Méry et Barthélemy allèrent chez tous les libraires de leur connaissance, offrant leur poëme ; chacun de ceux auxquels ils s’adressaient acceptait d’abord, puis lisait un chant ou deux, puis rendait le manuscrit en secouant la tête, et en disant :

— Édite votre poëme qui voudra, ce ne sera pas moi !

Les deux collaborateurs reprenaient leur manuscrit, et faisaient près d’un autre libraire une nouvelle tentative qui avait le même résultat.

Quand on eut épuisé la liste des libraires connus, on passa aux imprimeurs avec lesquels on avait eu des relations.

Les imprimeurs étaient dans la situation des libraires. Ils craignaient, comme nous l’avons dit, l’amende, la prison, le retrait de leur brevet : ils refusèrent.

C’était triste de rester avec cinq ou six mille vers sur les bras. Et quels vers ! Des vers qu’un mois après, la France entière devait savoir par cœur.

Méry proposa de faire une nouvelle tentative près d’un imprimeur tout à fait inconnu. C’était un remède désespéré ; mais les remèdes désespérés sauvent parfois le malade.

On ouvrit un Annuaire de la librairie, pour y chercher un nom d’imprimeur qui, par l’assemblage de ses lettres, sa signification ou sa consonnance, donnât quelque espoir aux yeux ou à l’oreille des deux poëtes.

Il y avait un imprimeur qui se nommait Auguste Barthélemy ; il demeurait rue des Grands-Augustins, no  10.

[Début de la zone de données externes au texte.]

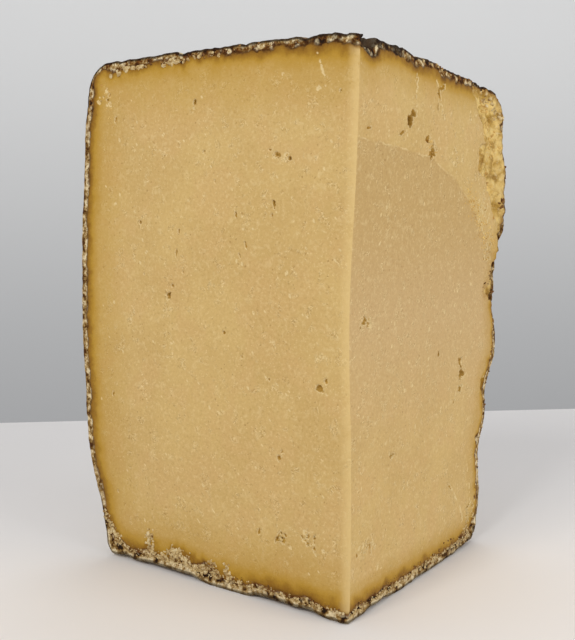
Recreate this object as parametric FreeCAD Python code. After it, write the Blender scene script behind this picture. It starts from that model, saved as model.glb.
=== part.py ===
"""Quarter of an aged Cantal wheel, cut through the wheel's axis: one solid.

Sizes are in millimetres and angles in degrees. +Z is up and the flat base lies on Z = 0. The two cut faces
meet at an upright arris that faces -Y, and the rind wall faces +Y. The origin is the middle of the solid's
box, at the base. The right cut face is the one towards +X.
"""

import FreeCAD, Part
import math
import os

# The wheel and the piece cut from it.
WHEEL_HEIGHT = 310.0
BELLY_RADIUS = 204.0
CUT_ANGLE = 90.0
ARRIS_ON_LEFT = 5.5
ARRIS_ON_RIGHT = 2.5

# The rind's edges. Outside FOOT_FLAT, a share of the belly radius, the base lifts off the board by FOOT_LIFT.
# The head droops towards the right cut face, where the wheel has sagged.
HEAD_ROUND_LEFT = 20.0
HEAD_ROUND_RIGHT = 26.0
FOOT_ROUND = 13.0
FOOT_TURN = 62.0
FOOT_LIFT = 3.5
FOOT_FLAT = 0.74
HEAD_DROOP = 9.0

# The rind's outline on each cut face: (share of the wheel's height, how far inside the belly radius).
# The right one is the more battered; it fades into the left one over RIGHT_REACH degrees of arc.
LEFT_OUTLINE = ((0.0, 25.0), (0.10, 18.0), (0.20, 8.0), (0.50, 1.5), (0.72, 3.0), (0.88, 7.0), (1.0, 11.0))
RIGHT_OUTLINE = (
    (0.0, 36.0), (0.11, 30.0), (0.21, 34.0), (0.27, 25.0), (0.34, 24.0), (0.41, 9.0),
    (0.52, 11.0), (0.63, 4.0), (0.73, -5.0), (0.83, 2.0), (0.90, 5.0), (1.0, 11.0),
)
RIGHT_REACH = 38.0

# Lumps on the rind wall between the cut faces: (height, waves along the arc, waves up the wall, phase).
WALL_LUMPS = ((1.9, 1.5, 1.0, 0.4), (1.4, 3.0, 2.0, 2.1), (0.9, 5.0, 3.0, 4.0), (0.6, 7.0, 5.0, 1.2))
HEAD_SWELL = 1.2
HEAD_WAVES = 2.5

# How finely the skin is sampled before a smooth surface is laid through it.
ARC_STATIONS = 19
WALL_STATIONS = 26
CORNER_STATIONS = 6
HEAD_STATIONS = 12
SKIN_OVERRUN = 5.0
AXIS_CLEARANCE = 0.8

# Where the crust tore instead of being cut, on the right cut face, from the head down:
# (share of the height, centre inside the rind's outline, half width, depth).
TORN_SCOOPS = (
    (0.945, 33.0, 11.0, 3.5),
    (0.900, 25.0, 14.0, 5.5),
    (0.845, 21.0, 19.0, 7.5),
    (0.820, 37.0, 11.0, 5.0),
    (0.760, 17.0, 18.0, 7.0),
    (0.695, 11.0, 13.0, 5.5),
    (0.585, 8.0, 9.0, 6.0),
    (0.555, 18.0, 6.5, 3.0),
)
# Where crust chipped off the head's edge on the right cut face: (distance from the axis, half width, depth).
HEAD_CHIPS = ((15.0, 7.0, 4.5), (66.0, 9.0, 3.0), (93.0, 5.0, 3.5))


def smooth_through(points, at):
    """The value at a place on a smooth curve through (place, value) points that rise in place."""
    places = [p for p, _ in points]
    values = [v for _, v in points]
    last = len(points) - 1
    slopes = []
    for i in range(len(points)):
        low, high = max(i - 1, 0), min(i + 1, last)
        slopes.append((values[high] - values[low]) / (places[high] - places[low]))
    i = min(max(sum(p <= at for p in places) - 1, 0), last - 1)
    span = places[i + 1] - places[i]
    t = (at - places[i]) / span
    from_value = (2 * t**3 - 3 * t**2 + 1) * values[i] + (3 * t**2 - 2 * t**3) * values[i + 1]
    from_slope = (t**3 - 2 * t**2 + t) * slopes[i] + (t**3 - t**2) * slopes[i + 1]
    return from_value + span * from_slope


def eased(share):
    """A share held between 0 and 1 and eased at both ends."""
    t = min(max(share, 0.0), 1.0)
    return t * t * (3 - 2 * t)


def wall_radius(angle, height):
    """The rind wall's distance from the axis."""
    up = height / WHEEL_HEIGHT
    left = eased(angle / RIGHT_REACH)
    inside = (1 - left) * smooth_through(RIGHT_OUTLINE, up) + left * smooth_through(LEFT_OUTLINE, up)
    along = angle / CUT_ANGLE
    lumps = 0.0
    for size, arc_waves, up_waves, phase in WALL_LUMPS:
        around = math.sin(2 * math.pi * arc_waves * along + phase)
        lumps += size * around * math.cos(2 * math.pi * up_waves * up + phase)
    return BELLY_RADIUS - inside + lumps * math.sin(math.pi * along)


def head_height(angle, out):
    """The head's height at a share out from the axis to the wall."""
    droop = HEAD_DROOP * (1 - eased(angle / CUT_ANGLE)) * out**2
    along = angle / CUT_ANGLE
    swell = HEAD_SWELL * math.sin(math.pi * along) * math.sin(math.pi * out) * math.cos(HEAD_WAVES * 6 * out)
    return WHEEL_HEIGHT - droop + swell


def corner(radius, height, size, first_turn, last_turn):
    """Points round a corner of this size, up to just short of its last turn."""
    line = []
    for i in range(CORNER_STATIONS):
        turn = math.radians(first_turn + (last_turn - first_turn) * i / CORNER_STATIONS)
        line.append((radius + size * (math.cos(turn) - 1), height + size * math.sin(turn)))
    return line


def skin_line(angle):
    """Points up the skin at one angle, from just under the base up the wall and over the head to the axis."""
    head_round = HEAD_ROUND_RIGHT + (HEAD_ROUND_LEFT - HEAD_ROUND_RIGHT) * eased(angle / CUT_ANGLE)
    wall_foot = FOOT_ROUND * math.sin(math.radians(FOOT_TURN))
    wall_top = head_height(angle, 1.0) - head_round
    foot_radius, top_radius = wall_radius(angle, wall_foot), wall_radius(angle, wall_top)
    line = corner(foot_radius, wall_foot, FOOT_ROUND, -1.2 * FOOT_TURN, 0)
    for i in range(WALL_STATIONS):
        height = wall_foot + (wall_top - wall_foot) * i / WALL_STATIONS
        line.append((wall_radius(angle, height), height))
    line += corner(top_radius, wall_top, head_round, 0, 90)
    flat = top_radius - head_round
    for i in range(HEAD_STATIONS + 1):
        radius = flat + (AXIS_CLEARANCE - flat) * i / HEAD_STATIONS
        line.append((radius, head_height(angle, radius / flat)))
    return line


def turned(angle, radius, height):
    """A point at an angle round the axis from the right cut face."""
    turn = math.radians(90 - CUT_ANGLE / 2 + angle)
    return FreeCAD.Vector(radius * math.cos(turn), radius * math.sin(turn), height)


def skin_face():
    """The rind's outer skin over head, wall and foot, as one smooth surface that runs past both cuts."""
    first, span = -SKIN_OVERRUN, CUT_ANGLE + 2 * SKIN_OVERRUN
    angles = [first + span * i / (ARC_STATIONS - 1) for i in range(ARC_STATIONS)]
    grid = [[turned(angle, *point) for point in skin_line(angle)] for angle in angles]
    surface = Part.BSplineSurface()
    surface.interpolate(grid)
    return surface.toShape()


def wedge_block():
    """The upright block between the two cuts, with its arris shaved flat and its base on the board."""
    reach = 1.3 * BELLY_RADIUS
    corners = [
        turned(0.0, ARRIS_ON_RIGHT, 0.0),
        turned(0.0, reach, 0.0),
        turned(CUT_ANGLE / 2, reach * math.sqrt(2), 0.0),
        turned(CUT_ANGLE, reach, 0.0),
        turned(CUT_ANGLE, ARRIS_ON_LEFT, 0.0),
    ]
    outline = Part.makePolygon(corners + corners[:1])
    return Part.Face(outline).extrude(FreeCAD.Vector(0, 0, 1.1 * WHEEL_HEIGHT))


def whole_quarter():
    """The quarter wheel with clean cuts: the part of the wedge block that lies within the skin."""
    pieces = wedge_block().generalFuse([skin_face()])[0].Solids
    middle = turned(CUT_ANGLE / 2, BELLY_RADIUS / 2, WHEEL_HEIGHT / 2)
    return next(piece for piece in pieces if piece.isInside(middle, 0.01, False))


def foot_ring():
    """The ring of air under the lifted foot, with a cone for its upper side."""
    inner, outer = FOOT_FLAT * BELLY_RADIUS, 1.2 * BELLY_RADIUS
    slope = FOOT_LIFT / (BELLY_RADIUS - inner)
    under = inner - 10
    points = [(under, -10 * slope), (outer, (outer - inner) * slope), (outer, -5.0), (under, -5.0)]
    outline = Part.makePolygon([FreeCAD.Vector(x, 0, z) for x, z in points + points[:1]])
    return Part.Face(outline).revolve(FreeCAD.Vector(0, 0, 0), FreeCAD.Vector(0, 0, 1), 360)


def ball_over(centre, outwards, half_width, depth):
    """A ball that leaves a dish of this half width and depth in a flat face at centre."""
    radius = (half_width**2 + depth**2) / (2 * depth)
    return Part.makeSphere(radius, centre + outwards * (radius - depth))


def tear():
    """The dishes where the crust tore and chipped, on the right cut face."""
    outwards = turned(-90.0, 1.0, 0.0)
    balls = []
    for up, inside, half_width, depth in TORN_SCOOPS:
        height = up * WHEEL_HEIGHT
        centre = turned(0.0, wall_radius(0.0, height) - inside, height)
        balls.append(ball_over(centre, outwards, half_width, depth))
    flat = wall_radius(0.0, head_height(0.0, 1.0) - HEAD_ROUND_RIGHT) - HEAD_ROUND_RIGHT
    for radius, half_width, depth in HEAD_CHIPS:
        centre = turned(0.0, radius, head_height(0.0, radius / flat))
        slanting = (outwards + FreeCAD.Vector(0, 0, 1)).normalize()
        balls.append(ball_over(centre, slanting, half_width, depth))
    return balls


def quarter_wheel():
    """The finished piece, with its box centred over the origin."""
    body = whole_quarter().cut(foot_ring())
    for ball in tear():
        body = body.cut(ball)
    box = body.optimalBoundingBox(False, False)
    body.translate(FreeCAD.Vector(-box.Center.x, -box.Center.y, 0))
    return body.Solids[0] if len(body.Solids) == 1 else body


os.makedirs("parts", exist_ok=True)
cheese = quarter_wheel()
print("solids", len(cheese.Solids), "valid", cheese.isValid(), "litres", round(cheese.Volume / 1e6, 3))
print("box", cheese.optimalBoundingBox(False, False))
cheese.exportStep("parts/quarter_wheel.step")
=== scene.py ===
"""The looks of a quarter wheel of aged Cantal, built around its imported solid.

Two cut faces of dense, faintly grained paste meet at an upright arris. A dry, battered crust covers the head,
the foot and the wall, and its broken edge shows as a granular band round both cut faces. Sizes named in the
classes are in millimetres; meshes are in metres, in the solid's own frame.
"""

import logging
import math
import random
from collections.abc import Sequence
from dataclasses import dataclass, field, fields
from enum import Enum

import bmesh
import bpy
from mathutils import Matrix, Vector, noise
from mathutils.bvhtree import BVHTree
from mathutils.kdtree import KDTree


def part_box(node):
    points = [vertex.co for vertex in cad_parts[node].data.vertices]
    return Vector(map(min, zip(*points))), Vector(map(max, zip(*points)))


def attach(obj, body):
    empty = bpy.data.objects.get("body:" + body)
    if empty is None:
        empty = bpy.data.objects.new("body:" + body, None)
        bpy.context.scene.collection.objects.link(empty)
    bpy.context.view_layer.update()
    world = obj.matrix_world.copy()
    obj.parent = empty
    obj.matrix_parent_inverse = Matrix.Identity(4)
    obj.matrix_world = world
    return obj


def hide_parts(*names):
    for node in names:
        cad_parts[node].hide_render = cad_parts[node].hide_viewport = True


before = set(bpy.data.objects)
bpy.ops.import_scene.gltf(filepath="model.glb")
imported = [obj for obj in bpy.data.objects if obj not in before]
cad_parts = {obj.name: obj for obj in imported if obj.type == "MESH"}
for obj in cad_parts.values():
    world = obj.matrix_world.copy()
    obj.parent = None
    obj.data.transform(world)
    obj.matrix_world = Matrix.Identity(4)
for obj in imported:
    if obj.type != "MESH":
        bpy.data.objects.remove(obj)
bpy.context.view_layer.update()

LOG = logging.getLogger("cantal")
NODE = "quarter_wheel"
MM = 0.001
EXPORT_MAP = "OFBake"
CHART_WIDE = 210.0
CHART_TALL = 312.0


# ---------------------------------------------------------------- small helpers


def smooth_step(low: float, high: float, value: float) -> float:
    """0 below low, 1 above high, eased between."""
    t = min(max((value - low) / (high - low), 0.0), 1.0)
    return t * t * (3.0 - 2.0 * t)


def fade(low: float, high: float, value: float) -> float:
    """1 below low, 0 above high, eased between."""
    return 1.0 - smooth_step(low, high, value)


def blend(a: float, b: float, share: float) -> float:
    """The value a share of the way from a to b."""
    return a + (b - a) * share


def wander(place: Vector, size: float, octaves: int = 3, seed: float = 0.0) -> float:
    """Cloudy noise around 0, about -1 to 1.

    Args:
        place: where, in millimetres.
        size: the width of the largest cloud, in millimetres.
        octaves: how many finer layers are added.
        seed: moves the whole pattern elsewhere.

    Returns:
        The noise at the place.
    """
    moved = place / size + Vector((seed * 17.3, seed * 5.7, seed * 11.1))
    return noise.fractal(moved, 1.0, 2.0, octaves)


def cell_distance(place: Vector, size: float, seed: float = 0.0) -> float:
    """The distance to the nearest cell's centre, as a share of the cell size."""
    moved = place / size + Vector((seed * 3.1, seed * 9.7, seed * 1.9))
    return noise.voronoi(moved, distance_metric="DISTANCE", exponent=2.5)[0][0]


def colour(red: int, green: int, blue: int) -> tuple[float, float, float, float]:
    """A screen colour of 0 to 255 as the linear colour that renders as it."""

    def linear(part: float) -> float:
        """One channel as linear light."""
        return part / 12.92 if part <= 0.04045 else ((part + 0.055) / 1.055) ** 2.4

    return (linear(red / 255), linear(green / 255), linear(blue / 255), 1.0)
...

Le nom parut de bon augure aux deux auteurs. Ils reprirent leur manuscrit, et se présentèrent chez M. Barthélemy.

Ils trouvèrent un grand jeune homme, au front intelligent, au regard doux mais ferme, à la figure ouverte et bienveillante.

Ils lui exposèrent leur embarras.

— Votre œuvre est donc une œuvre d’opposition ? demanda-t-il.

— Oui, monsieur.

— Très-vigoureuse ?

— Trop vigoureuse, à ce qu’il paraît.